* **SUPPLIED RECORDS**:
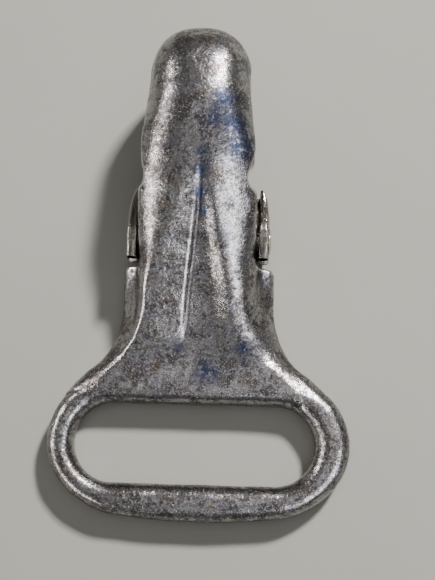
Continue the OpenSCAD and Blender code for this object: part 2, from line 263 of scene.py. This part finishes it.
def shank(x, y, z):
    """Shank between the loop and the bend: a crowned bar on a wider skirt."""
    side = np.abs(x)
    w = half_width(y)
    t = ridge_height(y) - groove_depth(x, y)
    back = SHANK_BACK * (1 - ease((y - pivot_y) / 4))
    base = mix(back, ridge_height(y), flank_share(y))
    upper = w - SKIRT * (1 - ease((y - shoulder_y) / SKIRT_FADE))
    near = ridge_half(y) - np.where(x > 0, RIDGE_SHIFT, 0) * ease((y + 13) / 6) * (1 - ease((y - 9) / 5))
    r = np.minimum(near, upper * 0.85)
    bar = ellipse_distance(np.maximum(side - r, 0), np.maximum(z - base, 0), upper - r, t - base)
    bar = np.where((side < r) & (z > base), z - t, bar)
    bar = np.where(z <= base, side - upper, bar)
    skirt = soft_max(side - w, z - base + 0.75 + np.maximum(side - upper, -0.5) * 0.35, 0.5)
    both = soft_min(bar, skirt, 0.7)
    return soft_max(soft_max(both, back - z, 0.5), slot_top + 0.6 - y, 0.8)


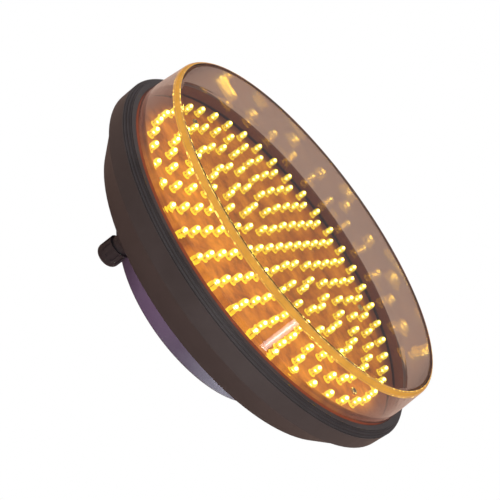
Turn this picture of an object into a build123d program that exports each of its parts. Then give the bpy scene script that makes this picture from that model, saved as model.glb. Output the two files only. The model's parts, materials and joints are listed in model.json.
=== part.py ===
from build123d import *
import math
import os

# Amber LED lamp module for a 300 mm traffic signal aspect.
# Frame: millimetres, origin at the centre of the drum's flat rear face, +Z towards the lens,
# and the cable gland on the -Y side.

# ---------------------------------------------------------------- heights, stacked from the rear face
drum_height = 37.0            # rear face to the rear of the pan's back plate
pan_height = 22.3             # back plate to the parting line between rubber skirt and band
flange_rise = 10.1            # parting line to the top of the housing flange
lens_depth = 39.6             # housing flange to the front of the lens

# ---------------------------------------------------------------- radii, stacked inwards from the rim
rim_radius = 150.0            # rubber rim, the 300 mm size of the lamp
rim_wall = 2.8                # rubber outside the housing flange, with its gap
pan_taper = 14.5              # how much the pan narrows towards its back plate
skirt_wall = 3.0              # rubber round the rear edge of the pan
plate_shelf = 35.0            # flat ring of the back plate, from the pan's edge to the drum
drum_taper = 11.0
lens_taper = 3.4

# ---------------------------------------------------------------- walls and fits
housing_wall = 3.0
lens_wall = 3.0
rubber_gap = 0.2              # rubber rim to the parts it grips, radially
flange_gap = 0.4              # lens flange set in from the edge of the housing flange
lip_gap = 0.3                 # rubber lip to the lens collar
board_gap = 0.3               # LED board edge to its recess
seal_gap = 0.1                # seal ring to the walls of its groove
screw_gap = 0.05              # screw shank to its pilot hole
clear_hole_gap = 0.3          # screw shank to the board it passes through
running_gap = 0.1             # sliding and turning parts of the gland

# ---------------------------------------------------------------- lens
lens_corner = 4.0
lens_inner_corner = 2.0
lens_flange_height = 2.6
lens_flange_width = 4.8
lens_collar_step = 0.6
lens_collar_height = 9.2

# ---------------------------------------------------------------- housing
flange_height = 4.9
flange_overhang = 2.7
drum_edge = 3.0
ledge_width = 3.6
ledge_height = 2.0
seal_groove_width = 2.4
seal_groove_depth = 1.2
seal_inset = 2.8              # flange outer edge to the groove
seal_height = 2.0
groove_land = 2.4             # between the seal groove and the LED board's recess

# ---------------------------------------------------------------- rubber rim
rim_band_step = 1.3           # the band stands proud of the skirt by this
rim_front_drop = 4.4          # from the lip down to the band's front edge
rim_lip_width = 3.7
rim_lip_height = 3.2          # rubber on top of the lens flange
rim_slope_ribs = 3
rib_height = 0.5

# ---------------------------------------------------------------- LED board and LEDs
board_thickness = 1.6
board_recess = 3.3            # flange top down to the ledge that the board lies on
ring_count = 7
ring_pitch = 17.36
leds_per_ring_step = 6        # ring 1 has six LEDs, ring 2 twelve, and so on
outer_ring_leds = 41          # but the last ring has one fewer than the rule gives
led_ray_angle = 49.2          # the ray on which rings 1 to 6 start
outer_ring_angle = 0.13
led_standoff = 0.8            # board to the LED's flange
led_leg = 0.5
led_leg_spacing = 2.54
led_radius = 2.5
led_flange_radius = 2.9
led_flange_height = 1.0
led_height = 8.6

resistor_count = 24
resistor_ring = 5.5           # the resistors' circle, counted in ring pitches
resistor_radius = 1.2
resistor_length = 6.5
resistor_lead = 0.35
resistor_standoff = 0.4

# ---------------------------------------------------------------- screws and bosses
post_count = 6
post_angle = 18.0
post_radius = 4.0
screw_radius = 1.25
screw_head_radius = 2.75
screw_head_height = 2.0
screw_grip = 7.0
pilot_depth = 9.0

# ---------------------------------------------------------------- driver (power supply) in the drum
driver_length = 120.0
driver_width = 86.0
driver_boss_height = 8.0
driver_boss_inset = 8.0
driver_corner = 6.0

# ---------------------------------------------------------------- cable gland
gland_inset = 14.0            # gland axis to the outer edge of the back plate
gland_bore = 4.2              # radius of the passage for the cable
gland_stem_radius = 6.0
gland_stem_length = 11.0
gland_hex_flats = 18.0
gland_hex_height = 5.0
gland_neck_radius = 6.9
gland_neck_length = 10.8
washer_height = 1.2
locknut_height = 4.5
insert_radius = 5.6
seal_sleeve_length = 5.5
claw_length = 6.6
claw_slots = 6
nut_radius = 8.5
nut_length = 8.0
nut_dome = 6.0
nut_grips = 12
nut_grip_depth = 0.5
nut_standoff = 5.8            # hex flange to the nut's near face, cable not clamped
nut_travel_in = 5.0           # how far the nut screws on from there
nut_end_wall = 3.4
sleeve_spare = 0.7            # room left behind the rubber sleeve when the nut is tight

breather_radius = 6.0
breather_stem = 3.0
breather_place = 58.0

# ---------------------------------------------------------------- worked out from the above
plate_rear = drum_height
plate_front = plate_rear + housing_wall
gasket_step_height = plate_rear + pan_height
flange_top = gasket_step_height + flange_rise
lens_front = flange_top + lens_depth
flange_bottom = flange_top - flange_height
flange_radius = rim_radius - rim_wall
collar_radius = flange_radius - flange_overhang
pan_rear_radius = collar_radius - pan_taper
skirt_rear_radius = pan_rear_radius + skirt_wall
drum_front_radius = pan_rear_radius - plate_shelf
drum_rear_radius = drum_front_radius - drum_taper
board_bottom = flange_top - board_recess
board_top = board_bottom + board_thickness
groove_outer = flange_radius - seal_inset
groove_inner = groove_outer - seal_groove_width
groove_bottom = flange_top - seal_groove_depth
recess_radius = groove_inner - groove_land
lens_seat = groove_bottom + seal_height
lens_flange_top = lens_seat + lens_flange_height
lens_flange_radius = flange_radius - flange_gap
lens_collar_radius = lens_flange_radius - lens_flange_width
lens_foot_radius = lens_collar_radius - lens_collar_step
lens_rim_radius = lens_foot_radius - lens_taper
lens_collar_top = lens_flange_top + lens_collar_height
rim_lip_top = lens_flange_top + rim_lip_height
rim_band_top = rim_lip_top - rim_front_drop
gland_centre_radius = pan_rear_radius - gland_inset
drum_slope = (drum_front_radius - drum_rear_radius) / plate_rear
drum_wall_across = housing_wall * math.hypot(1.0, drum_slope)
pan_slope = (collar_radius - pan_rear_radius) / (gasket_step_height - plate_rear)
pan_wall_across = housing_wall * math.hypot(1.0, pan_slope)
post_circle = ring_pitch * (ring_count - 0.5)
driver_bottom = housing_wall + driver_boss_height
driver_top = driver_bottom + board_thickness
gland_place = Location((0, -gland_centre_radius, plate_rear), (180, 0, 0))   # +Z of the gland points out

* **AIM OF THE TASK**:
Repeat every record exactly as written, please.

* **FINISHED EXERCISE**:
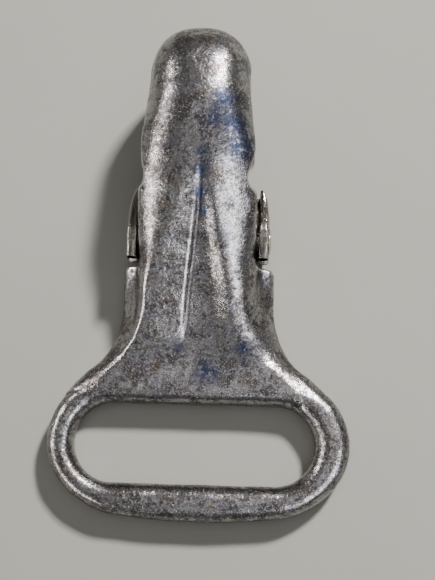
Continue the OpenSCAD and Blender code for this object: part 2, from line 263 of scene.py. This part finishes it.
def shank(x, y, z):
    """Shank between the loop and the bend: a crowned bar on a wider skirt."""
    side = np.abs(x)
    w = half_width(y)
    t = ridge_height(y) - groove_depth(x, y)
    back = SHANK_BACK * (1 - ease((y - pivot_y) / 4))
    base = mix(back, ridge_height(y), flank_share(y))
    upper = w - SKIRT * (1 - ease((y - shoulder_y) / SKIRT_FADE))
    near = ridge_half(y) - np.where(x > 0, RIDGE_SHIFT, 0) * ease((y + 13) / 6) * (1 - ease((y - 9) / 5))
    r = np.minimum(near, upper * 0.85)
    bar = ellipse_distance(np.maximum(side - r, 0), np.maximum(z - base, 0), upper - r, t - base)
    bar = np.where((side < r) & (z > base), z - t, bar)
    bar = np.where(z <= base, side - upper, bar)
    skirt = soft_max(side - w, z - base + 0.75 + np.maximum(side - upper, -0.5) * 0.35, 0.5)
    both = soft_min(bar, skirt, 0.7)
    return soft_max(soft_max(both, back - z, 0.5), slot_top + 0.6 - y, 0.8)


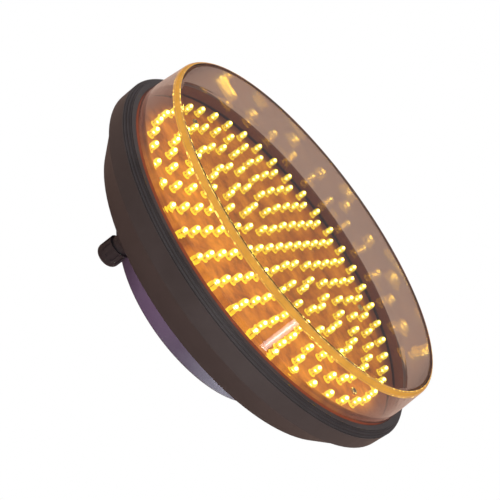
Turn this picture of an object into a build123d program that exports each of its parts. Then give the bpy scene script that makes this picture from that model, saved as model.glb. Output the two files only. The model's parts, materials and joints are listed in model.json.
=== part.py ===
from build123d import *
import math
import os

# Amber LED lamp module for a 300 mm traffic signal aspect.
# Frame: millimetres, origin at the centre of the drum's flat rear face, +Z towards the lens,
# and the cable gland on the -Y side.

# ---------------------------------------------------------------- heights, stacked from the rear face
drum_height = 37.0            # rear face to the rear of the pan's back plate
pan_height = 22.3             # back plate to the parting line between rubber skirt and band
flange_rise = 10.1            # parting line to the top of the housing flange
lens_depth = 39.6             # housing flange to the front of the lens

# ---------------------------------------------------------------- radii, stacked inwards from the rim
rim_radius = 150.0            # rubber rim, the 300 mm size of the lamp
rim_wall = 2.8                # rubber outside the housing flange, with its gap
pan_taper = 14.5              # how much the pan narrows towards its back plate
skirt_wall = 3.0              # rubber round the rear edge of the pan
plate_shelf = 35.0            # flat ring of the back plate, from the pan's edge to the drum
drum_taper = 11.0
lens_taper = 3.4

# ---------------------------------------------------------------- walls and fits
housing_wall = 3.0
lens_wall = 3.0
rubber_gap = 0.2              # rubber rim to the parts it grips, radially
flange_gap = 0.4              # lens flange set in from the edge of the housing flange
lip_gap = 0.3                 # rubber lip to the lens collar
board_gap = 0.3               # LED board edge to its recess
seal_gap = 0.1                # seal ring to the walls of its groove
screw_gap = 0.05              # screw shank to its pilot hole
clear_hole_gap = 0.3          # screw shank to the board it passes through
running_gap = 0.1             # sliding and turning parts of the gland

# ---------------------------------------------------------------- lens
lens_corner = 4.0
lens_inner_corner = 2.0
lens_flange_height = 2.6
lens_flange_width = 4.8
lens_collar_step = 0.6
lens_collar_height = 9.2

# ---------------------------------------------------------------- housing
flange_height = 4.9
flange_overhang = 2.7
drum_edge = 3.0
ledge_width = 3.6
ledge_height = 2.0
seal_groove_width = 2.4
seal_groove_depth = 1.2
seal_inset = 2.8              # flange outer edge to the groove
seal_height = 2.0
groove_land = 2.4             # between the seal groove and the LED board's recess

# ---------------------------------------------------------------- rubber rim
rim_band_step = 1.3           # the band stands proud of the skirt by this
rim_front_drop = 4.4          # from the lip down to the band's front edge
rim_lip_width = 3.7
rim_lip_height = 3.2          # rubber on top of the lens flange
rim_slope_ribs = 3
rib_height = 0.5

# ---------------------------------------------------------------- LED board and LEDs
board_thickness = 1.6
board_recess = 3.3            # flange top down to the ledge that the board lies on
ring_count = 7
ring_pitch = 17.36
leds_per_ring_step = 6        # ring 1 has six LEDs, ring 2 twelve, and so on
outer_ring_leds = 41          # but the last ring has one fewer than the rule gives
led_ray_angle = 49.2          # the ray on which rings 1 to 6 start
outer_ring_angle = 0.13
led_standoff = 0.8            # board to the LED's flange
led_leg = 0.5
led_leg_spacing = 2.54
led_radius = 2.5
led_flange_radius = 2.9
led_flange_height = 1.0
led_height = 8.6

resistor_count = 24
resistor_ring = 5.5           # the resistors' circle, counted in ring pitches
resistor_radius = 1.2
resistor_length = 6.5
resistor_lead = 0.35
resistor_standoff = 0.4

# ---------------------------------------------------------------- screws and bosses
post_count = 6
post_angle = 18.0
post_radius = 4.0
screw_radius = 1.25
screw_head_radius = 2.75
screw_head_height = 2.0
screw_grip = 7.0
pilot_depth = 9.0

# ---------------------------------------------------------------- driver (power supply) in the drum
driver_length = 120.0
driver_width = 86.0
driver_boss_height = 8.0
driver_boss_inset = 8.0
driver_corner = 6.0

# ---------------------------------------------------------------- cable gland
gland_inset = 14.0            # gland axis to the outer edge of the back plate
gland_bore = 4.2              # radius of the passage for the cable
gland_stem_radius = 6.0
gland_stem_length = 11.0
gland_hex_flats = 18.0
gland_hex_height = 5.0
gland_neck_radius = 6.9
gland_neck_length = 10.8
washer_height = 1.2
locknut_height = 4.5
insert_radius = 5.6
seal_sleeve_length = 5.5
claw_length = 6.6
claw_slots = 6
nut_radius = 8.5
nut_length = 8.0
nut_dome = 6.0
nut_grips = 12
nut_grip_depth = 0.5
nut_standoff = 5.8            # hex flange to the nut's near face, cable not clamped
nut_travel_in = 5.0           # how far the nut screws on from there
nut_end_wall = 3.4
sleeve_spare = 0.7            # room left behind the rubber sleeve when the nut is tight

breather_radius = 6.0
breather_stem = 3.0
breather_place = 58.0

# ---------------------------------------------------------------- worked out from the above
plate_rear = drum_height
plate_front = plate_rear + housing_wall
gasket_step_height = plate_rear + pan_height
flange_top = gasket_step_height + flange_rise
lens_front = flange_top + lens_depth
flange_bottom = flange_top - flange_height
flange_radius = rim_radius - rim_wall
collar_radius = flange_radius - flange_overhang
pan_rear_radius = collar_radius - pan_taper
skirt_rear_radius = pan_rear_radius + skirt_wall
drum_front_radius = pan_rear_radius - plate_shelf
drum_rear_radius = drum_front_radius - drum_taper
board_bottom = flange_top - board_recess
board_top = board_bottom + board_thickness
groove_outer = flange_radius - seal_inset
groove_inner = groove_outer - seal_groove_width
groove_bottom = flange_top - seal_groove_depth
recess_radius = groove_inner - groove_land
lens_seat = groove_bottom + seal_height
lens_flange_top = lens_seat + lens_flange_height
lens_flange_radius = flange_radius - flange_gap
lens_collar_radius = lens_flange_radius - lens_flange_width
lens_foot_radius = lens_collar_radius - lens_collar_step
lens_rim_radius = lens_foot_radius - lens_taper
lens_collar_top = lens_flange_top + lens_collar_height
rim_lip_top = lens_flange_top + rim_lip_height
rim_band_top = rim_lip_top - rim_front_drop
gland_centre_radius = pan_rear_radius - gland_inset
drum_slope = (drum_front_radius - drum_rear_radius) / plate_rear
drum_wall_across = housing_wall * math.hypot(1.0, drum_slope)
pan_slope = (collar_radius - pan_rear_radius) / (gasket_step_height - plate_rear)
pan_wall_across = housing_wall * math.hypot(1.0, pan_slope)
post_circle = ring_pitch * (ring_count - 0.5)
driver_bottom = housing_wall + driver_boss_height
driver_top = driver_bottom + board_thickness
gland_place = Location((0, -gland_centre_radius, plate_rear), (180, 0, 0))   # +Z of the gland points out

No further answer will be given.